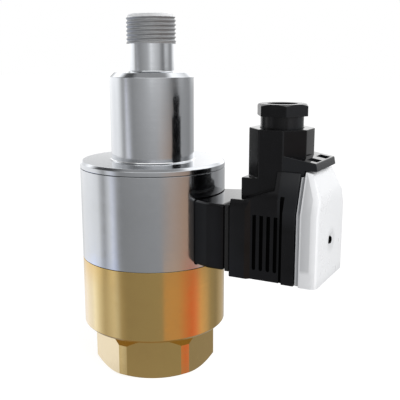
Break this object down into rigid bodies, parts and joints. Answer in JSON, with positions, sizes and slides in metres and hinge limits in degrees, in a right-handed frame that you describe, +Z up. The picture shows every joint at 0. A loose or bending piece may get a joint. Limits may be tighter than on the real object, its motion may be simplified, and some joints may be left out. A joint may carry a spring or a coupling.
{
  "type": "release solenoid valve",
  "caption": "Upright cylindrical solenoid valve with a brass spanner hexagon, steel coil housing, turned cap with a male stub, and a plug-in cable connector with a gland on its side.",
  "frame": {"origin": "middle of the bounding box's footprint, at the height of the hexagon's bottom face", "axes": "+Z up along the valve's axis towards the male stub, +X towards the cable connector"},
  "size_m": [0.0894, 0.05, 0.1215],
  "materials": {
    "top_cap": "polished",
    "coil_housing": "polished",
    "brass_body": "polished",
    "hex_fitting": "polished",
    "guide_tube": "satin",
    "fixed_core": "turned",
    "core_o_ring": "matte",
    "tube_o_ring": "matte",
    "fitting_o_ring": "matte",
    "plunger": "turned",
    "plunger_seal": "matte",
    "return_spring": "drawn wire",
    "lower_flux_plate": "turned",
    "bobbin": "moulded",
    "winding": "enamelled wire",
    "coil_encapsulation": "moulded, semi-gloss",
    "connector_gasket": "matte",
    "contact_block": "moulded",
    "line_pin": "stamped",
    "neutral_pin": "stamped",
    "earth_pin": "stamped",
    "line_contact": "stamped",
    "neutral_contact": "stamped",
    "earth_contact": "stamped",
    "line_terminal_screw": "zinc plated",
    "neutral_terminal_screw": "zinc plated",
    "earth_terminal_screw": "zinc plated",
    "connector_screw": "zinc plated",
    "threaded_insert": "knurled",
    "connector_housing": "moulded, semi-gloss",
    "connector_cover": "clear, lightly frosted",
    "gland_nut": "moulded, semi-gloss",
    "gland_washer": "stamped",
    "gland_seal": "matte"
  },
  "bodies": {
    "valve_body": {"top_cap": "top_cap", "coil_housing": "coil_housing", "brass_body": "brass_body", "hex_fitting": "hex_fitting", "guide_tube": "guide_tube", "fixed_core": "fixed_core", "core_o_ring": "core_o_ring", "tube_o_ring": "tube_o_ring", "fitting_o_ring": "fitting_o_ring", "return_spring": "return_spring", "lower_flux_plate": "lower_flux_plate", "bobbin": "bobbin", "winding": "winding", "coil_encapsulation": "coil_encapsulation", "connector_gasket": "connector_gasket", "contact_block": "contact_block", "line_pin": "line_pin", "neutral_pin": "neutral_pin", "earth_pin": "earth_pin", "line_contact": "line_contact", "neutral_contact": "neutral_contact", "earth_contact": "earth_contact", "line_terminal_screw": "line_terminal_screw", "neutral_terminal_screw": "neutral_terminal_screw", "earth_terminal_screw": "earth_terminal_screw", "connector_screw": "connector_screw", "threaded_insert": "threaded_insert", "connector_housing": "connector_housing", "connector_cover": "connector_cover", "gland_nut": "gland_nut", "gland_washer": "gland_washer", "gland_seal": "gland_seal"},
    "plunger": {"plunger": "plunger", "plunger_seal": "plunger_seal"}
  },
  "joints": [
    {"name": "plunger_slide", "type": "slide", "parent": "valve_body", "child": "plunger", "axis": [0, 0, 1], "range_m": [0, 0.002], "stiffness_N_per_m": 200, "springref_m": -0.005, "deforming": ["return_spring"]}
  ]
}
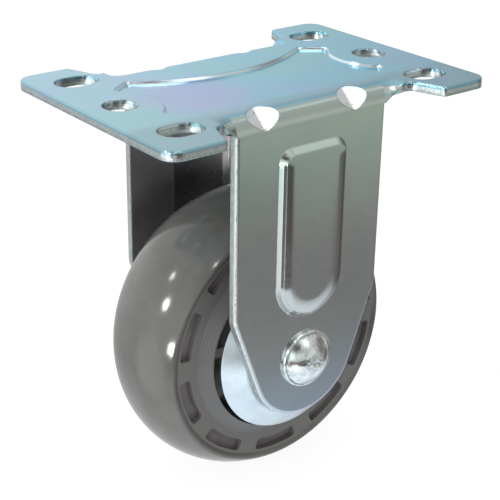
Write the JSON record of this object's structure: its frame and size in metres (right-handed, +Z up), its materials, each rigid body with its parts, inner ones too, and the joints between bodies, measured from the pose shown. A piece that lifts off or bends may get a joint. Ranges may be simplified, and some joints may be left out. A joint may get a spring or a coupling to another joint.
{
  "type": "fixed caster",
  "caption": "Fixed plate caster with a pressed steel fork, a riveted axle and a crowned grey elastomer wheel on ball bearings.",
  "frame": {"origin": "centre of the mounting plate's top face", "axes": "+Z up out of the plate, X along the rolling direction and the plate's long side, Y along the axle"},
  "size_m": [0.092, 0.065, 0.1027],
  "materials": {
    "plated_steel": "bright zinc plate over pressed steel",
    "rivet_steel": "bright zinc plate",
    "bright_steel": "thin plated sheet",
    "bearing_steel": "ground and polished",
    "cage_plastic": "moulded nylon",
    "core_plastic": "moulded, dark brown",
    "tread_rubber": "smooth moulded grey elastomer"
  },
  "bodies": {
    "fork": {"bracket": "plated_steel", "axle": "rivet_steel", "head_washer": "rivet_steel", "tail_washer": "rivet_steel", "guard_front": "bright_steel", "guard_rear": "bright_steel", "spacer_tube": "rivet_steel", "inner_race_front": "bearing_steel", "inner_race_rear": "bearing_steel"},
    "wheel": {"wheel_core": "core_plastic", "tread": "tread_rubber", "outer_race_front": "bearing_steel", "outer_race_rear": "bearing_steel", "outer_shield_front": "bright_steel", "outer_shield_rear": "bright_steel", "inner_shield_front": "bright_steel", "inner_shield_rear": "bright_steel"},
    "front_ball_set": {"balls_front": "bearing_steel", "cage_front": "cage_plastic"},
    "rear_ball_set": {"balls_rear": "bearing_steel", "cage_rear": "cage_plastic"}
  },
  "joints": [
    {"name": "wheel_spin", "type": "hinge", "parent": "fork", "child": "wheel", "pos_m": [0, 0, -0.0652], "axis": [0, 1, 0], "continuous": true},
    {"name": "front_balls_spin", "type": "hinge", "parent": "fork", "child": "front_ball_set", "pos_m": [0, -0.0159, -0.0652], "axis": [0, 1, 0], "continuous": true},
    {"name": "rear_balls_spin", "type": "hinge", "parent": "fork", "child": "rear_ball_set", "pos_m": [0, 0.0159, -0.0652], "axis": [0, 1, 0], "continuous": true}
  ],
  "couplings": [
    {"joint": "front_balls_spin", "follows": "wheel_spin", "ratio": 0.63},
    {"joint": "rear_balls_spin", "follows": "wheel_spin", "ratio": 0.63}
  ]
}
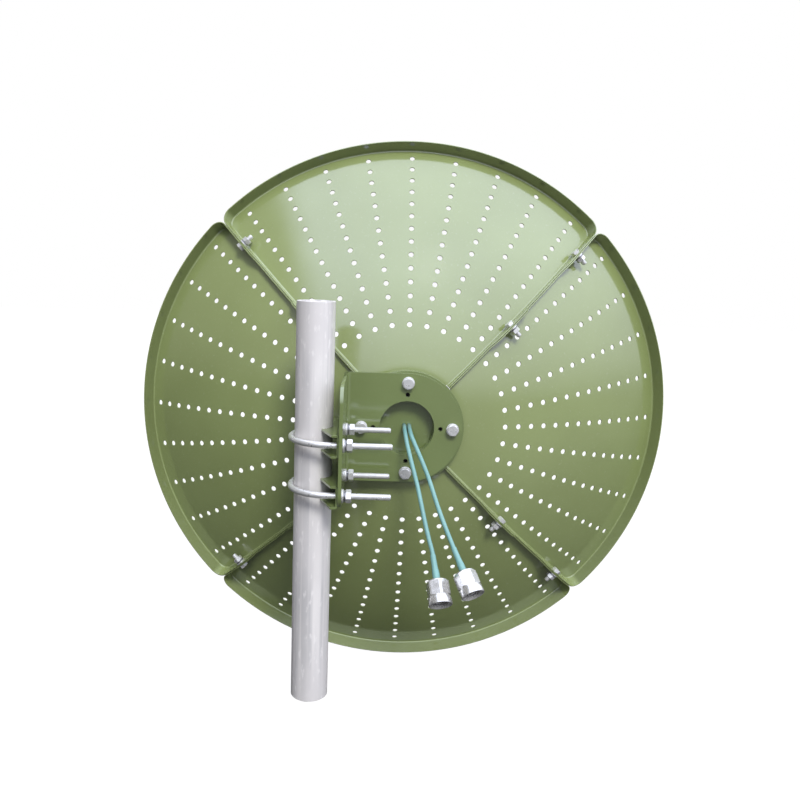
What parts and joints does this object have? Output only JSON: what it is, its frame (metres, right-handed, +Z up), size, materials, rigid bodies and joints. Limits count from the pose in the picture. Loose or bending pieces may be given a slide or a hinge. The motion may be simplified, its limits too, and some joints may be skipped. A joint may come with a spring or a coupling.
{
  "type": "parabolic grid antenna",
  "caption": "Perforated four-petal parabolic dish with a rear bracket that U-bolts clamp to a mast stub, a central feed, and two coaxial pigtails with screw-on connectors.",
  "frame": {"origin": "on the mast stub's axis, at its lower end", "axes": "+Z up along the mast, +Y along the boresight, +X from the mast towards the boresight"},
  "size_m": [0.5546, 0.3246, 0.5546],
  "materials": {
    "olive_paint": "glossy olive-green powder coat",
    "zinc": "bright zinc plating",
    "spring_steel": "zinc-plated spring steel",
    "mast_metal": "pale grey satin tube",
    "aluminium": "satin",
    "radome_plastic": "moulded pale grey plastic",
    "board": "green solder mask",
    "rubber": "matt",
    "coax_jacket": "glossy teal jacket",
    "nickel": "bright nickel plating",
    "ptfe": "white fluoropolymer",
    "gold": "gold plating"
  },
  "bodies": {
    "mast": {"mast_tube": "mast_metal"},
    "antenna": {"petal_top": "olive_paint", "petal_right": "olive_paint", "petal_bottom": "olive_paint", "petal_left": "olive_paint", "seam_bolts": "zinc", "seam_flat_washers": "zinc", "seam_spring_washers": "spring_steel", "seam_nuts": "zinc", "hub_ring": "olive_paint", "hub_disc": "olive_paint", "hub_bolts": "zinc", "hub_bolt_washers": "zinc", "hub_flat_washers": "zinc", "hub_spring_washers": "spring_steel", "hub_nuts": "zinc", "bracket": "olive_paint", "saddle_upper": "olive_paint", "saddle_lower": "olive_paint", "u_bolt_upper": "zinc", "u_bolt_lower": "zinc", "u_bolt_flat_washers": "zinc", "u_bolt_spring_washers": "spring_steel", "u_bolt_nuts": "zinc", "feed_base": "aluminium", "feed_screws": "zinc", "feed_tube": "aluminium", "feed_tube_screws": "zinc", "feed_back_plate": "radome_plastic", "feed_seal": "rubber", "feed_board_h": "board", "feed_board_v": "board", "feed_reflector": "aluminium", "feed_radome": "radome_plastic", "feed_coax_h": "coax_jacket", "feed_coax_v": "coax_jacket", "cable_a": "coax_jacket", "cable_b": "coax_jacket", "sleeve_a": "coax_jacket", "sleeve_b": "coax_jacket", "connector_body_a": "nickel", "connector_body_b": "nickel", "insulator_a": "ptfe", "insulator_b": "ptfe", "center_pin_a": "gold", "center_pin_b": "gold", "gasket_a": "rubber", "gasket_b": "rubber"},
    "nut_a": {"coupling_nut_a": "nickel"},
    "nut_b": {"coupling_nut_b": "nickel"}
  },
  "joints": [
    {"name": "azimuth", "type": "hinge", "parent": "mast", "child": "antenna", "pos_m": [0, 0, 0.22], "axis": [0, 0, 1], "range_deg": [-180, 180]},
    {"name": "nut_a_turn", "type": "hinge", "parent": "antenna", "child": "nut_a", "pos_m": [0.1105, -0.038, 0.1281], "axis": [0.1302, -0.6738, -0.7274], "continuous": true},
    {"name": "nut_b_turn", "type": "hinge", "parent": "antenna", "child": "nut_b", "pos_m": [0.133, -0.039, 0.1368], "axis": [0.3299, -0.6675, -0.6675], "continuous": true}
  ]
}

### [Task to complete]
Give only the number of lines in the entries above that contain the string "handed".

### [Reply]
3